Hay además dos tesis fundamentales, sin las cuales Cervantes resulta incomprensible. 

En primer lugar, está el hecho de que el Quijote es un libro escrito contra los idealistas, y en absoluto a su favor, bien al contrario de lo que éstos han querido entender. Es un libro para desengañarse, no para ilusionarse. El idealismo alemán no supo comprender en absoluto esta obra. 

En segundo lugar, Cervantes es insoluble en agua bendita: es un precursor del racionalismo y del ateísmo contemporáneos.

Cervantes es el escritor más contemporáneo de la Historia de la literatura universal. No sólo porque su obra contiene el genoma de la literatura, sino porque en ella se descifran los códigos esenciales de la libertad humana.

Hay algo importante que con frecuencia ignoran filólogos y filósofos: el mundo no se interpreta interpretando sólo palabras. La literatura, tampoco. Los enemigos del placer no pueden comprender qué es la literatura. Los enemigos de la inteligencia, aún menos.

La literatura no es una hipertrofia de la fantasía, sino una exigencia de realidad, y de la realidad. Si algo nos enseña la literatura de Cervantes es precisamente la importancia que el racionalismo literario posee ante el desafío y la exigencia que supone la interpretación de la realidad. La lucha contra el idealismo que nos hace incompatibles con la realidad es la gran aportación del Quijote.

Del mismo modo, la ciencia literaria, es decir, la Teoría de la Literatura, es lo único que nos permite analizar metodológicamente, desde exigencias que superen los umbrales de lo sensible y fenomenológico, y por supuesto también de lo ideológico, los materiales literarios.
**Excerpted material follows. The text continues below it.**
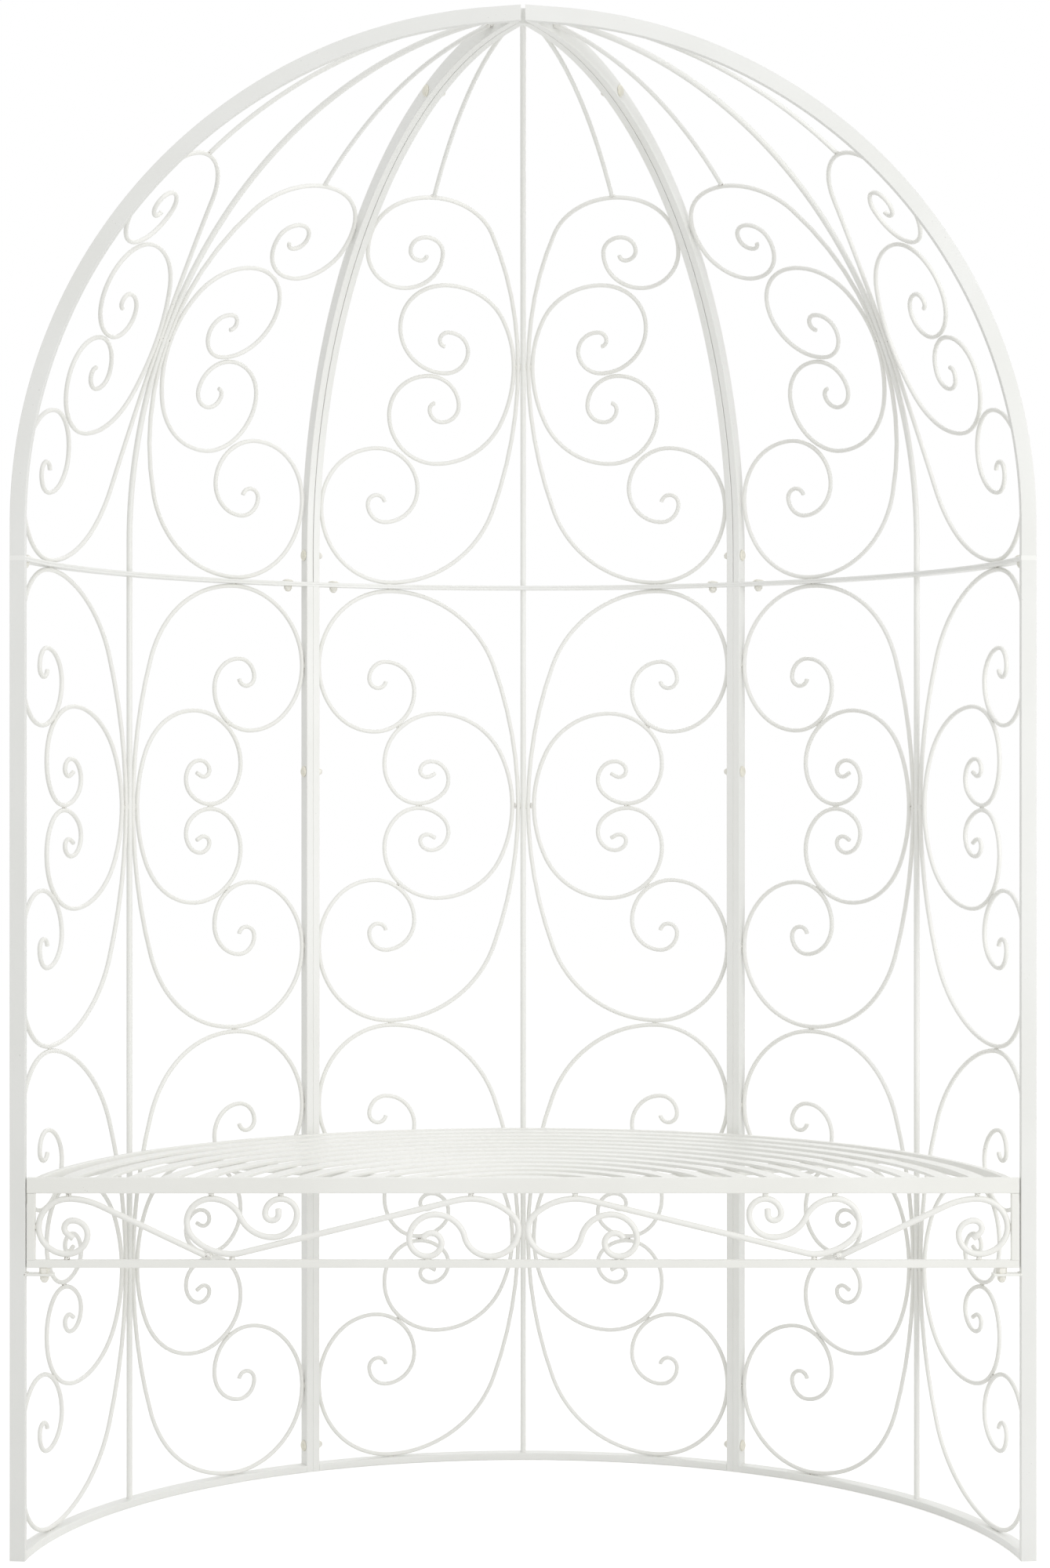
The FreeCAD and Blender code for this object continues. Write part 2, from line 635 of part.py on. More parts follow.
rod_end = (width + gap + rod_reach * math.cos(math.radians(half))) / math.sin(math.radians(half))
crown = on_dome(crown_place)
crown_turn = math.degrees(math.atan2(-crown.x, crown.y))
crown_t = widen(crown_place[1])[0] + w + 2 * gap
strut_end = (width + w + gap) / math.sin(math.radians(half - crown_turn))
struts = [up_dome(side * crown_turn, crown_t, strut_end, wire, 4) for side in (-1, 1)]
dome_rod = [up_dome(0, size("flat_thickness"), rod_end, size("rod_diameter"), 8)]

for panel, step in PANELS:
    azimuth = step * half
    scrolls(panel + "_panel_big_scrolls", lower["big"], azimuth)
    scrolls(panel + "_panel_small_scrolls", lower["small"], azimuth)
    scrolls(panel + "_gore_big_scrolls", gore["big"], azimuth)
    scrolls(panel + "_gore_small_scrolls", gore["small"], azimuth)
    scrolls(panel + "_gore_centre_rod", dome_rod, azimuth)
    scrolls(panel + "_gore_struts", struts, azimuth)

# Seat

seat_base = size("seat_height") - size("seat_rail_height")
front = size("axis_offset")
keep(box("seat_front_rail", ("front_length", "seat_rail_width", "seat_rail_height"),
         (-size("front_half"), front, seat_base)), "seat_front_rail")
rail = ring_bar("seat_curved_rail_bar", radius("rail_inner"), radius("rail_outer"),
                "seat_rail_height", seat_base, "level", "seat_line")
keep(cut("seat_curved_rail", rail, [rear_holes]), "seat_curved_rail")

seat_half = doc.addObject("Part::Box", "seat_half")
seat_half.setExpression("Length", "2 * Sizes.ring_radius")
seat_half.setExpression("Width", "Sizes.ring_radius")
seat_half.setExpression("Height", "Sizes.seat_height")
seat_half.Placement.Base = Vector(-size("ring_radius"), size("seat_line"), 0)
slats = []
for n in range(1, SLATS + 1):
    pitch = size("slat_width") + size("slat_gap")
    r = size("rail_inner") - n * pitch + size("slat_width") / 2
    path = [Vector(x, y, size("seat_height") - size("slat_thickness") / 2)
            for x, y in bend((r, 0), 90, [(r, 180)], size("slat_sag"))]
    slats.append(sweep(path, UP, size("slat_width"), size("slat_thickness")))
strips = doc.addObject("Part::Feature", "slat_strips")
strips.Shape = Part.makeCompound(slats)
deck = doc.addObject("Part::Common", "seat_slats")
deck.Base, deck.Tool = strips, seat_half
keep(deck, "seat_slats")

seat_disc = doc.addObject("Part::Cylinder", "seat_disc")
seat_disc.setExpression("Radius", "Sizes.rail_inner")
seat_disc.setExpression("Height", "Sizes.seat_height")
seat_field = doc.addObject("Part::Common", "seat_field")
seat_field.Base, seat_field.Tool = seat_disc, seat_half
bearers = doc.addObject("Part::Compound", "bearer_bars")
bearers.Links = [
    box("bearer_%s" % word, ("bearer_width", "ring_radius", "bearer_height"),
        (-size("bearer_width") / 2, 0, seat_base), side * 2 * half)
    for side, word in ((-1, "left"), (1, "right"))]
held = doc.addObject("Part::Common", "seat_bearers")
held.Base, held.Tool = bearers, seat_field
keep(held, "seat_bearers")

# Apron and its scrolls, drawn for the left half in a field 619.5 long and 85 high

apron_rail = box("apron_lower_rail_bar", ("front_length", "apron_bar", "apron_bar"),
                 (-size("front_half"), front, size("apron_bottom")))
end_bars = doc.addObject("Part::Compound", "apron_end_bars")
end_bars.Links = [
    box("apron_end_bar_%s" % word, ("apron_bar", "apron_bar", "end_bar_height"),
        (x, front, size("apron_bottom") + size("apron_bar")))
    for word, x in (("left", -size("front_half")),
                    ("right", size("front_half") - size("apron_bar")))]
keep(end_bars, "apron_end_bars")

outer_scroll = bend((-401.8, 4), 153.5,
                    [(None, 151.4), (90, 26.5), (38, 90), (36, 90), (19, 90), (14, 60)])
from_line = (-222.5, 43.5)
to_middle = bend(from_line, 14.4,
                 [(None, 140.4), (82, -14.4), (73.5, -45), (28, -45), (35.7, -90), (33.5, -77.3),
                  (38.3, 77.3), (33, 90), (23, 90), (18, 90), (13, 90), (11, 70)])
to_end = bend(from_line, 194.4,
              [(None, 141.5), (41, -14.4), (67.8, -45), (32.8, -45), (31, -90), (40, -66.9),
               (44.8, 66.9), (31, 90), (20.5, 90), (20, 90), (9, 90), (8, 90), (None, 8)])
apron_w = size("apron_wire") / 2 + gap
apron_base = size("apron_bottom") + size("apron_bar")
lift = (seat_base - apron_base - 2 * apron_w) / 77.0
spread = (size("front_half") - size("apron_bar") - apron_w) / 615.5
apron_pieces = []
for path in (outer_scroll, list(reversed(to_end[1:])) + to_middle[1:]):
    path = [Vector(x * spread, front + size("seat_rail_width") / 2,
                   apron_base + apron_w + (z - 4) * lift) for x, z in path]
    piece = sweep(path, Vector(0, 1, 0), size("apron_wire"))
    apron_pieces += [piece, piece.mirror(Vector(), Vector(1, 0, 0))]
scrolls("apron_scrolls", apron_pieces, 0)

# Fixings

tab_bars = doc.addObject("Part::Compound", "seat_tab_bars")
tab_bars.Links = [
    box("seat_tab_%s" % word, ("tab_width", "tab_length", "tab_thickness"),
        (-size("tab_width") if side > 0 else 0, size("ring_inner") - size("tab_length"),
         size("apron_bottom") - size("spacer_height") - size("tab_thickness")), side * 3 * half)
    for side, word in ((-1, "left"), (1, "right"))]


def stud_hole(grip):
    deep = size("thread_grip") + size("bolt_fit")
    return square(size("bolt_size") + 2 * size("bolt_fit"), grip + deep + 1, -deep)


def stud(grip):
    return square(size("bolt_size"), grip + 2 * size("thread_grip"), -size("thread_grip"))


def sleeve(start, height):
    body = prism(6, size("spacer_size"), height, start)
    return body.cut(square(size("bolt_size") + 2 * size("bolt_fit"), height + 2, start - 1))


def washer(grip):
    thick = size("washer_thickness")
    disc = prism(12, size("washer_size"), thick, grip - thick)
    return disc.cut(square(size("bolt_size") + 2 * size("bolt_fit"), thick + 2, grip - thick - 1))


stud_holes = group("stud_holes", stud_places, stud_hole)
keep(cut("apron_lower_rail", apron_rail, [stud_holes]), "apron_lower_rail")
keep(cut("seat_tabs", tab_bars, [stud_holes]), "seat_tabs")
keep(group("seam_bolts", seam_places, bolt), "seam_bolts")
keep(group("seam_nuts", seam_places, cap_nut), "seam_nuts")
keep(group("ring_bolts", ring_places, bolt), "ring_bolts")
keep(group("ring_nuts", ring_places, cap_nut), "ring_nuts")
keep(group("seat_rear_bolts", rear_places, bolt), "seat_rear_bolts")
keep(group("seat_studs", stud_places, stud), "seat_studs")
keep(group("seat_washers", stud_places, washer), "seat_washers")
keep(group("seat_nuts", rear_places + stud_places, cap_nut), "seat_nuts")
spacers = group("seat_rear_spacers", rear_places,
                lambda grip: sleeve(size("bar_depth"), size("seat_clearance")))
keep(spacers, "seat_rear_spacers")
keep(group("seat_front_spacers", stud_places, lambda grip: sleeve(0, size("spacer_height"))),
     "seat_front_spacers")

# Checks, then one file for each piece

doc.recompute()
faults = [obj.Name for obj in doc.Objects if "Invalid" in obj.State or "Error" in obj.State]
for obj in nodes:
    if obj.Shape.isNull() or not obj.Shape.isValid() or not obj.Shape.Solids:
        faults.append(obj.Label)
if faults:
    raise RuntimeError("these pieces failed: " + ", ".join(faults))
os.makedirs("parts", exist_ok=True)
for obj in nodes:
    shape = obj.Shape.copy()
    shape.translate(Vector(0, -size("plan_middle"), 0))
    shape.exportStep("parts/%s.step" % obj.Label)
print("%d pieces written" % len(nodes))
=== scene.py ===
import json
import math

import bmesh
import bpy
from mathutils import Matrix, Vector, noise


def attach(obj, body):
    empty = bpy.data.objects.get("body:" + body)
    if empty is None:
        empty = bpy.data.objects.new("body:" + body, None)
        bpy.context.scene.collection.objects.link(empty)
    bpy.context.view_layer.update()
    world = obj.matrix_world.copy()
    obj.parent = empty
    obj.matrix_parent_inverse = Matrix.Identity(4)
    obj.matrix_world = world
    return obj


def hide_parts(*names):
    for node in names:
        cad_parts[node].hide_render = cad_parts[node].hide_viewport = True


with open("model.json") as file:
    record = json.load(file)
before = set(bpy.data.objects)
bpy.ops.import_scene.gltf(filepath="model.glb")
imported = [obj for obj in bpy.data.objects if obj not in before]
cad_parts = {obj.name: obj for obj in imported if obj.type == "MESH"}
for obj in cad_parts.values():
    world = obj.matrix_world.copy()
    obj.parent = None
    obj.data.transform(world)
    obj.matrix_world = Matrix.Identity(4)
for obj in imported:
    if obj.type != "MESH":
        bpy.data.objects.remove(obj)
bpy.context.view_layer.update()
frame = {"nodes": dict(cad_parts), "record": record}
MM = 0.001
NODES = frame["nodes"]

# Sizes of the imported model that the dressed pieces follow, in millimetres

# outer radius of the panels, how far behind its centre the front posts stand, and tube section
RING, OFFSET, DEPTH, BAR = 657.5, 57.5, 20.0, 10.0
# height of the joint between panels and dome, and thickness of flat bars and bottom rails
JOINT, FLAT, RAIL = 1280.0, 3.0, 10.0
# a rib runs straight up, then bends at this radius, and ends at a slope
STRAIGHT, DOME, SLOPE = 45.0, 645.0, math.radians(3)
# half the angle of a panel, and how many of it each panel's middle is turned from the back
HALF = math.acos(OFFSET / RING) / 3
PANELS = (("left", -2), ("back", 0), ("right", 2))
# radii of rod and wire, the gap at a weld, and what curls that touch stand further apart
ROD, WIRE, GAP, BULGE = 4.0, 3.0, 0.3, 2.5
# radius on which the rods and scrolls of the panels lie
MID = RING - DEPTH / 2
# pieces are drawn about the axis that the curves share, which stands in front of the origin
AXIS = Vector((0, -RING / 2 * MM, 0))


# Camera and light

# focal length and shift in pixels of a frame of this height, solved from the photo
SENSOR, FOCAL_PIXELS, FRAME_HEIGHT = 36, 3855, 2000
SHIFT_X, SHIFT_Y = 2.4, 3.5
EYE_AHEAD, EYE_HEIGHT = 3.7975, 0.988
camera = bpy.data.cameras.new("camera")
camera.sensor_fit = "VERTICAL"
camera.sensor_height = SENSOR
camera.lens = SENSOR * FOCAL_PIXELS / FRAME_HEIGHT
camera.shift_x = SHIFT_X / FRAME_HEIGHT
camera.shift_y = SHIFT_Y / FRAME_HEIGHT
eye = bpy.data.objects.new("camera", camera)
eye.location = AXIS + Vector((0, -EYE_AHEAD, EYE_HEIGHT))
eye.rotation_euler = (math.radians(90), 0, 0)
bpy.context.collection.objects.link(eye)
bpy.context.scene.camera = eye
bpy.context.scene.view_settings.view_transform = "Standard"


def lamp(name, spot, target, side, power):
    data = bpy.data.lights.new(name, "AREA")
    data.shape = "SQUARE"
    data.size = side
    data.energy = power
    obj = bpy.data.objects.new(name, data)
    obj.location = spot
    aim = Vector(target) - Vector(spot)
    obj.rotation_euler = aim.to_track_quat("-Z", "Y").to_euler()
    bpy.context.collection.objects.link(obj)


lamp("key", (3.1, -3.0, 1.7), (0.1, 0.0, 0.9), 1.8, 50)
lamp("fill", (-2.8, -2.6, 1.8), (0, 0.0, 0.8), 2.4, 2)
lamp("top", (0.0, -2.4, 4.8), (0, 0.1, 0.8), 1.8, 25)
lamp("rear", (0.4, 3.0, 3.0), (0, 0.0, 1.0), 2.4, 24)


# Materials

def graph(name):
    material = bpy.data.materials.new(name)
    material.use_nodes = True
    tree = material.node_tree
    tree.nodes.clear()
    return material, tree


def add(tree, kind, inputs=None, **settings):
    node = tree.nodes.new(kind)
    for key, value in settings.items():
        setattr(node, key, value)
    for key, value in (inputs or {}).items():
        if isinstance(value, bpy.types.NodeSocket):
            tree.links.new(value, node.inputs[key])
        else:
            node.inputs[key].default_value = value
    return node


def ramp(tree, factor, stops):
    node = add(tree, "ShaderNodeValToRGB", {"Fac": factor})
    elements = node.color_ramp.elements
    while len(elements) < len(stops):
        elements.new(0.5)
    for element, (spot, tone) in zip(elements, stops):
        element.position = spot
        element.color = (*tone, 1) if isinstance(tone, tuple) else (tone, tone, tone, 1)
    return node.outputs["Color"]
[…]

La ciencia es lo único que, verdaderamente, hace prosperar la vida humana. Ni la religión, ni la política, ni la filosofía han alcanzado nunca los progresos de las ciencias. Con frecuencia, ni siquiera los han permitido en numerosas ocasiones históricas. Religión, política y filosofía han sido muchas veces obstáculos en el desarrollo de las ciencias. Históricamente y también actualmente.

Lo hemos dicho muchas veces: si la libertad es lo que los demás nos dejan hacer, la literatura es aquella construcción humana que, a lo largo de la Historia, ni la religión ni la política han podido evitar ni censurar. A veces, con la alianza y ayuda de la filosofía. No olvidemos que la República de Platón pretende nada menos que el exterminio de la literatura en el seno del Estado. La ansiedad por destruir la literatura es algo que une y fascina a sacerdotes, políticos y filósofos. 

Ante la imposibilidad de destruirla aspiran a censurarla. Y si en la censura fracasan, siempre queda una alternativa: hacerla incomprensible, tornarla ininteligible, disolverla en lo sensible, enajenarla de la razón. Platón puso mucho empeño en esta última obsesión: decretar el irracionalismo sustancial de todo lo poético. Como si su propia filosofía, idealista y aberrante, utópica y totalitaria, dogmática y patibularia, fuera más racional y compatible con la realidad. Hay más patologías en las ideas políticas de Platón que en la lírica de cualquier poeta.

En este itinerario de lectura de la Crítica de la razón literaria hemos tratado de dar cuenta de las razones por las cuales Cervantes es ese genio contemporáneo de la literatura universal, cuyas claves están escritas en español. 

Ningún otro escritor ha podido alcanzarlo, ni puede compararse con él. Los intentos del imperialismo inglés por hacer de Shakespeare una hendíadis con Cervantes son ridículos. Pero ésta es una cuestión que exige un nuevo itinerario.